The Power of Decisiveness
The best leaders aren’t the ones who make perfect decisions, they are the ones who make clear, well-communicated decisions and stand by them.
- Clarity Over Consensus – Decisions don’t require unanimous agreement. The goal is to make the best choice, not the most popular one.
- Set Decision Deadlines – Indecision thrives in open-ended discussions. Leaders should set firm deadlines for when a decision must be made.
- Involve the Right People – Seek input from the people who have been working on the problem directly, rather than relying solely on secondhand reports from management layers.
- Own the Decision & Communicate It Well – Once a decision is made, communicate it clearly. Uncertainty breeds resistance, but strong, transparent messaging builds alignment.
Creating a Decision-Making Culture
Leaders set the tone for how decisions are made. If decision-making is slow at the top, it will be slow at every level.

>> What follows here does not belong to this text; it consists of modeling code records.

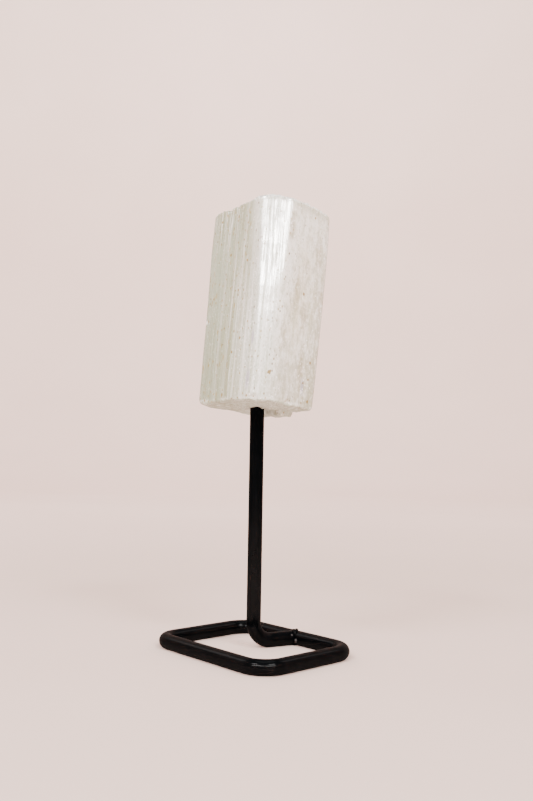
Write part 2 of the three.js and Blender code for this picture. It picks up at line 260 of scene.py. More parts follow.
# Larger rusty flecks in the surface: u, v, w and radius
FLECKS = [
    (7.55, -9.0, 36.1, 0.34),
    (7.9, -8.75, 35.9, 0.24),
    (10.6, -6.8, 6.1, 0.38),
    (10.75, -6.6, 6.5, 0.26),
    (11.4, 4.8, 10.6, 0.26),
    (11.4, 4.6, 6.6, 0.24),
    (11.4, 3.1, 5.6, 0.20),
    (11.4, 4.85, 1.6, 0.28),
    (11.4, 3.0, 1.0, 0.20),
    (11.4, 1.1, 26.0, 0.28),
    (11.4, 2.9, 45.0, 0.22),
    (10.25, -7.1, 22.2, 0.24),
    (9.6, -6.4, 44.0, 0.20),
    (6.35, -9.3, 44.8, 0.22),
    (7.1, -9.75, 0.7, 0.22),
    (4.6, -10.15, 0.3, 0.22),
    (2.5, -10.2, 0.2, 0.26),
    (-0.9, -10.2, 1.4, 0.28),
    (-7.0, -10.2, 0.4, 0.22),
    (-0.8, -10.2, 43.9, 0.28),
    (-0.8, -10.2, 42.9, 0.24),
    (-6.8, -10.2, 43.9, 0.26),
    (-2.5, -10.2, 34.8, 0.26),
    (3.7, -10.15, 32.3, 0.22),
    (1.4, -10.2, 25.6, 0.26),
    (1.5, -10.2, 24.4, 0.22),
    (1.3, -10.2, 15.9, 0.22),
    (3.55, -10.15, 14.1, 0.24),
    (1.25, -10.2, 11.0, 0.24),
    (5.7, 4.7, -0.1, 0.36),
    (-4.0, 0.1, -0.1, 0.34),
    (6.4, 6.4, -0.1, 0.24),
]

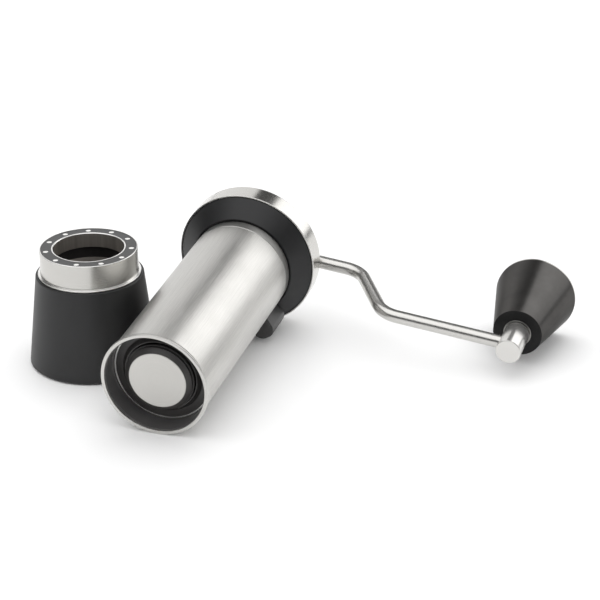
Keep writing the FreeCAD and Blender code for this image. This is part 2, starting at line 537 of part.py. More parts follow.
# ---------------------------------------------------------------------------------------------------------
# The catch cup
# ---------------------------------------------------------------------------------------------------------
turned("cup_sleeve", CUP, [
    ("0", "foot_tall"), ("foot_out", "foot_tall"), ("foot_out", "cup_foot"), ("cup_base - cup_base_ease", "cup_foot"),
    ("cup_base", "cup_foot + cup_base_ease"), ("cup_shoulder", "cup_tall"), ("cup_mouth", "cup_tall"),
    ("cup_mouth", "cup_mouth_foot"), ("cup_well", "cup_floor_level"), ("0", "cup_floor_level")])
ring("cup_foot_ring", CUP, "foot_bore", "foot_out", "0", "foot_tall")
ring("cup_floor_plate", CUP, "0", "cup_under", "cup_floor_level", "cup_floor_level + tray_thick")
turned("cup_collar", CUP, [
    ("cup_under", "cup_mouth_foot"), ("cup_mouth", "cup_mouth_foot"), ("cup_mouth", "cup_tall"),
    ("neck_lip", "cup_tall"), ("neck_lip", "neck_lip_top"), ("cup_neck", "neck_lip_top"),
    ("cup_neck", "cup_height - neck_ease"), ("cup_neck - neck_ease", "cup_height"), ("ring_out", "cup_height"),
    ("ring_out", "ring_groove"), ("ring_bore", "ring_groove"), ("ring_bore", "cup_height"),
    ("cup_bore + neck_ease", "cup_height"), ("cup_bore", "cup_height - neck_ease"), ("cup_bore", "cup_bore_foot"),
    ("cup_under", "cup_bore_foot")])

magnet_turns = around(SIZES["magnets"], SIZES["first_magnet"])
pockets = [primitive("Cylinder", f"magnet_pocket_{step}",
                     at(turn=turn).multiply(at(across=value("magnet_pitch"), up=value("magnet_foot"))),
                     Radius="magnet_radius", Height="ring_face - magnet_foot")
           for step, turn in enumerate(magnet_turns, 1)]
ring_blank = turned_blank("magnet_ring_blank", [
    ("ring_bore", "ring_groove"), ("ring_out", "ring_groove"), ("ring_out", "ring_face"), ("ring_bore", "ring_face")])
keep(less("magnet_ring", ring_blank, pockets), "magnet_ring", CUP)
for step, turn in enumerate(magnet_turns, 1):
    magnet = primitive("Cylinder", f"cup_magnet_{step}", Radius="magnet_radius", Height="magnet_face - magnet_foot")
    keep(magnet, f"cup_magnet_{step:02d}",
         CUP.multiply(at(turn=turn)).multiply(at(across=value("magnet_pitch"), up=value("magnet_foot"))))


# ---------------------------------------------------------------------------------------------------------
# Check everything and write it out
# ---------------------------------------------------------------------------------------------------------
doc.recompute()
failed = [item.Name for item in doc.Objects if "Invalid" in item.State or "Error" in item.State]
if failed:
    raise SystemExit("these objects failed: " + ", ".join(failed))
for node in nodes:
    if node.Shape.isNull() or not node.Shape.isValid() or len(node.Shape.Solids) != 1:
        raise SystemExit(f"{node.Label} is not one valid solid")

os.makedirs("parts", exist_ok=True)
whole = FreeCAD.BoundBox()
for node in nodes:
    whole.add(node.Shape.BoundBox)
    node.Shape.exportStep(f"parts/{node.Label}.step")
print(f"{len(nodes)} pieces, box {whole.XMin:.2f} {whole.YMin:.2f} {whole.ZMin:.2f} to "
      f"{whole.XMax:.2f} {whole.YMax:.2f} {whole.ZMax:.2f}")
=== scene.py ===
"""Looks for the hand crank coffee grinder: its visible pieces, materials, light and camera.

Every turned piece is described in millimetres, as (radius, height) corners about the axis that it turns on. A
corner's third number, where it has one, is the radius that rounds it. Radii and heights are read from the CAD
nodes, and only what those don't give is set here, such as grooves, inner shoulders and edge roundings.
"""
import json
import math
from types import SimpleNamespace

import bmesh
import bpy
from mathutils import Matrix, Vector


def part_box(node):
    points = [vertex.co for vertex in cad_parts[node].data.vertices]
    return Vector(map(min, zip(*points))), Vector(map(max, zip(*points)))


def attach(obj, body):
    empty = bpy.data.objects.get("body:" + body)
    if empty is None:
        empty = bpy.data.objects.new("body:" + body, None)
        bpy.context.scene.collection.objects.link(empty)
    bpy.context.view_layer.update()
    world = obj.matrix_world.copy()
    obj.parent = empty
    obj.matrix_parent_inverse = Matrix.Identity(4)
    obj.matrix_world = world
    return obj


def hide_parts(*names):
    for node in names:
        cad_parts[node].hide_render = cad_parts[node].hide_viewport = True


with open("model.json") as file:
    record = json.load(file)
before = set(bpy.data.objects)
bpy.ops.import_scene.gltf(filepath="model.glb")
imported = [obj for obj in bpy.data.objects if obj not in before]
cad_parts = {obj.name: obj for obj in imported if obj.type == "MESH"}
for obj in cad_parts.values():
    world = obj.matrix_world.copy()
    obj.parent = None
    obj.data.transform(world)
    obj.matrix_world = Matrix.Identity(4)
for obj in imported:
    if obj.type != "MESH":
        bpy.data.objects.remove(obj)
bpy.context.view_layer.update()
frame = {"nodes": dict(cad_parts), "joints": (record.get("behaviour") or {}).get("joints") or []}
NODES = frame["nodes"]
JOINTS = {joint["name"]: joint for joint in frame["joints"]}
MM = 0.001


# ----------------------------------------------------------------------------------------------------------
# Axes of the grinder, the crank, the knob and the cup, read from the joints and the CAD nodes
# ----------------------------------------------------------------------------------------------------------
def axes(origin, along, across):
    """A matrix from a piece's own millimetres to the row's metres: Z runs along, X across."""
    z_axis = Vector(along).normalized()
    x_axis = Vector(across)
    x_axis = (x_axis - z_axis * x_axis.dot(z_axis)).normalized()
    turn = Matrix((x_axis, z_axis.cross(x_axis), z_axis)).transposed().to_4x4()
    return Matrix.Translation(origin) @ turn @ Matrix.Scale(MM, 4)


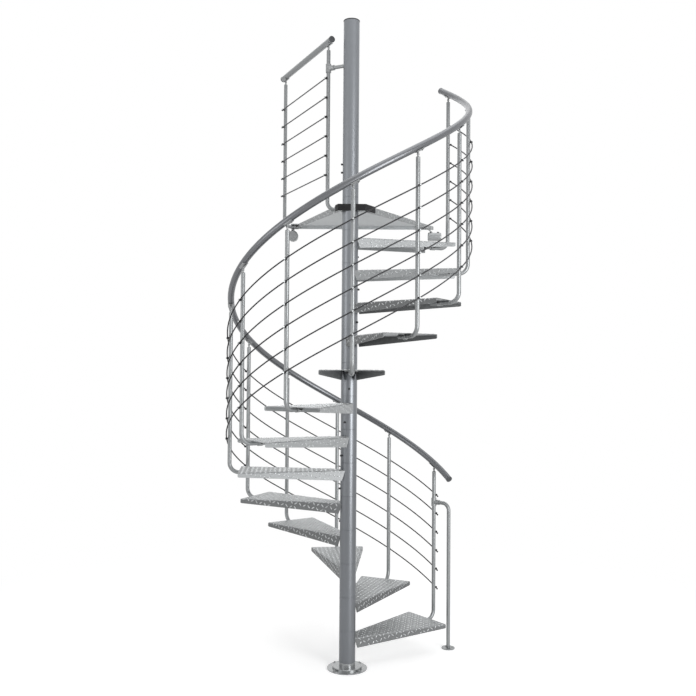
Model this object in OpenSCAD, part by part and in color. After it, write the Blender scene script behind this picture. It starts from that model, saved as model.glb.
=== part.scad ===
// Spiral stair in galvanised steel: sleeves with folded plate treads threaded on a centre
// pole, round balusters outside the treads, a tube handrail and a corner landing.
// Millimetres. The origin is on the floor, at the centre of the base plate. +Z is up.
// The stair climbs counter-clockwise as seen from above, and the landing lies towards +Y.

/* [Stair] */
// Rise from one tread to the next
rise = 208; // [175:1:250]
// Turn from one tread to the next, in degrees
step_turn = 29.14; // [26:0.01:31]
// Direction of the first tread, in degrees from +X
first_turn = 38.1; // [20:0.1:60]
// Height of the first tread above the floor
first_top = 192; // [160:1:240]

/* [Base] */
// Diameter of the base plate
base_d = 250; // [240:1:340]
// Thickness of the base plate
base_t = 5; // [4:0.5:15]
// Diameter of the raised disc on the base plate
disc_d = 184; // [140:1:190]
// Height of the raised disc
disc_h = 12; // [6:1:25]
// Height of the socket's collar above the disc
collar_h = 24; // [12:1:40]
// Distance of the anchor holes' centres from the plate's edge
anchor_edge = 16; // [12:1:20]
// Diameter of the anchor holes
anchor_hole_d = 14; // [9:0.5:16]

/* [Column] */
// Outside diameter of the sleeves that make the column
column_d = 101.6; // [80:0.1:125]
// Wall of the sleeves
sleeve_wall = 6; // [4:0.5:9]
// Wall of the pole inside the sleeves
pole_wall = 4; // [3:0.5:8]
// Radial play between the pole and the sleeves
sleeve_play = 0.4; // [0.2:0.1:1]
// How far each sleeve stands above its own tread
sleeve_over = 46; // [20:1:80]
// Height of the column above the landing
column_over = 1170; // [900:1:1400]

/* [Treads] */
// Distance from the column's axis to a tread's outer edge
tread_reach = 678; // [540:1:820]
// Width of a tread at its outer edge
tread_outer_w = 365; // [290:1:440]
// Width that the tread's sides would have at the column's axis
tread_root_w = 77; // [60:1:96]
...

Organizations that thrive in fast-moving environments do so because they embed decisiveness into their culture.
- Empower Teams to Make Decisions at Their Level – Reduce bottlenecks by allowing decisions to be made closer to the work.
- Reward Decisiveness (Not Just Perfect Outcomes) – Encourage action by valuing good decision-making processes rather than focusing solely on outcomes.
- Normalize Course Correction – Make it clear that decisions are not set in stone. Adjustments can be made, but stagnation isn’t an option.
- Leverage Technology for Clarity – Tools like Clarity Forge help leaders track goals, decisions and priorities to ensure alignment across teams.
Leaders don’t get the luxury of waiting for perfect conditions. The cost of indecision is too high, not just in missed opportunities but in lost trust, disengagement and organizational paralysis.
Every leader has a decision they’ve been putting off. If that’s you, ask yourself: What is really stopping me? What would happen if I made the call today?
Because in the end, the worst decision isn’t the wrong one, it’s the one you never made.